In accordance with the UOC's academic regulations , irregular conduct during assessment, besides leading to a failing mark for the course, may be grounds for disciplinary proceedings and, where appropriate, the corresponding punishment, as established in the UOC's coexistence regulations.

In its assessment process, the UOC reserves the right to:

  • Ask the student to provide proof of their identity, as established in the university's academic regulations.
  • Request that students provide evidence of the authorship of their work, throughout the assessment process, both in continuous and final assessment, by means of an oral test or by whatever other synchronous or asynchronous means the UOC specifies. These means will check students' knowledge and competencies to verify authorship of their work, and under no circumstances will they constitute a second assessment. If it is not possible to guarantee the student's authorship, they will receive a D grade in the case of continuous assessment or a Fail in the case of final assessment.

    For this purpose, the UOC may require that students use a microphone, webcam or other devices during the assessment process, in which case it will be the student's responsibility to check that such devices are working correctly.


In order to pass the course, you must pass the continuous assessment and take an exam.

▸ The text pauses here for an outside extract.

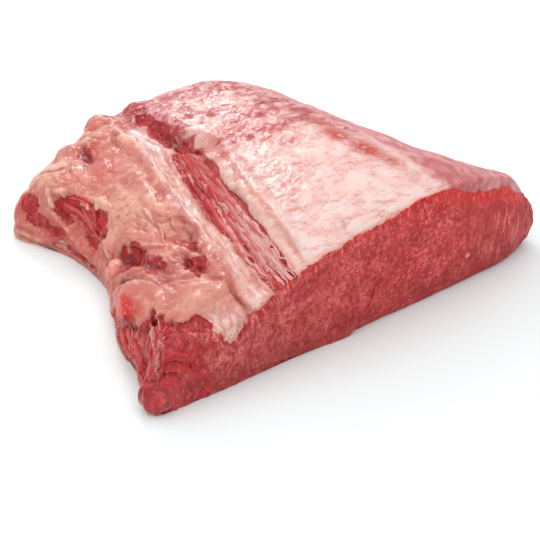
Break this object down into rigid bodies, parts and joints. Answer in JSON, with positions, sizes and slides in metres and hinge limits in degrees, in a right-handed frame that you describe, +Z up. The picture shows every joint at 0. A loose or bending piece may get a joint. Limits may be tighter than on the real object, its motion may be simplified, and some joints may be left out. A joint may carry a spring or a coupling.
{
  "type": "raw beef brisket",
  "caption": "Raw beef brisket: a thick slab of marbled beef under a pale fat cap, cut square across the grain at one side and torn at the left end.",
  "frame": {"origin": "bottom centre of the joint's box, on the surface it lies on", "axes": "+X along the cut face, from the torn end to the smooth end; +Y into the meat along its grain, away from the cut face; +Z up"},
  "size_m": [0.334, 0.308, 0.088],
  "materials": {
    "beef": "damp raw beef, red lean with pale marbling under pink-white fat"
  },
  "bodies": {
    "root": {"brisket": "beef"}
  },
  "joints": []
}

Your final mark for the course will be calculated as follows:

  • If you pass the continuous assessment and get the required minimum mark in the exam, your final mark will be based on the weightings specified in the course plan.
  • If you pass the continuous assessment but don't get the required minimum mark in the exam, your final mark will be your numerical mark from the exam.
  • If you pass the continuous assessment and don't sit the exam, you'll get a final mark of Fail (3).
  • If you don't pass the continuous assessment, your final mark will be the mark you received in the continuous assessment.
  • If you don't take part in the continuous assessment, you'll receive a final mark of Absent.